Sarasvathy’s foundational empirical work used think-aloud experiments with expert founders to reveal effectuation in action. She recruited experienced entrepreneurs (with multiple ventures, including successes and failures) and asked them to work through a 17-page problem set describing an unstructured new-market opportunity (for example, launching a hypothetical product in an unfamiliar market), verbalizing their reasoning while making decisions about what to do. Rather than first trying to predict market size, write a detailed plan, or optimize an expected-return calculation, these entrepreneurs repeatedly started from their existing means—their own skills, prior knowledge, and contacts—and asked whom they could talk to, what partnerships they could form, and what small, affordable-loss steps they could take next. They embraced surprises in the scenarios, reframed constraints as opportunities, and allowed potential goals to evolve as they imagined interacting with stakeholders, exemplifying all five effectual principles. This study showed that even highly successful entrepreneurs often do not rely on predictive planning in nascent, uncertain contexts; instead, they use effectual logic to co-create both ventures and markets with others.
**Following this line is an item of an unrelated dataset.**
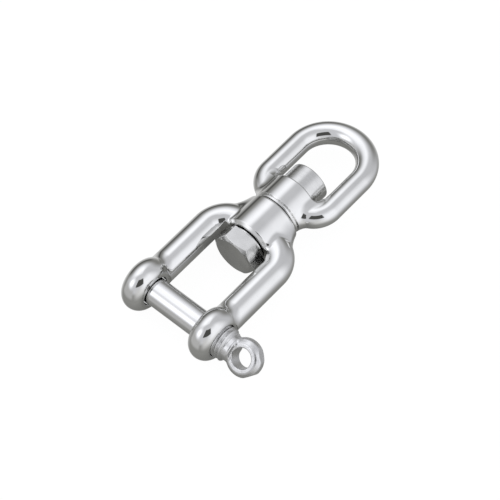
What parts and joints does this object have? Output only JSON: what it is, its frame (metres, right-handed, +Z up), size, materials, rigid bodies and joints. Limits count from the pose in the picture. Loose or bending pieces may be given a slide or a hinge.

Case Study 2: Teaching Nascent Founders to Start from Means

Entrepreneurship educators have applied effectuation to reshape how nascent entrepreneurs are trained, shifting away from business-plan-centric models. In effectuation-based courses and accelerator programs, participants are asked to inventory their bird-in-hand means (who they are, what they know, whom they know) and to design small experiments they can pursue using only those means and what they can afford to lose, rather than writing speculative five-year financial projections. Programs inspired by Sarasvathy’s work report that this approach helps founders move from analysis paralysis to action, because they no longer need “permission” in the form of a polished plan or large investments; instead, they begin by talking to potential partners and customers, forming a “crazy quilt” of stakeholders who shape the evolving venture. By treating surprises—such as unexpected customer feedback or partner interest—as “lemons” to turn into “lemonade,” participants learn to reframe setbacks as new possibilities, embodying the lemonade principle. These educational implementations illustrate how effectuation can be translated into concrete pedagogical practices that change how entrepreneurs behave in the earliest, most uncertain stages of venture creation.

Case Study 3: Effectual Logic in Social Entrepreneurship

Social entrepreneurs often operate in resource-constrained, uncertain environments, which makes effectuation a natural fit for their work. Case studies in social enterprise programs show founders starting from existing community relationships and local knowledge (bird-in-hand), committing only resources they can afford to lose (affordable loss), and building coalitions of NGOs, local governments, and citizen groups that collectively co-create the intervention (crazy quilt). As projects unfold, unexpected events—policy changes, donor shifts, or community crises—are treated as opportunities to reconfigure programs rather than reasons to abandon them, reflecting the lemonade principle. Because many social problems lack clear, stable market structures, these entrepreneurs cannot rely on predictive models or conventional business plans; instead, they act as “pilots in the plane,” focusing on what they and their stakeholders can control and iteratively shaping new forms of value and organization. This pattern underscores that effectuation is not limited to high-growth tech startups but is a general logic of action under uncertainty that applies across commercial and social domains.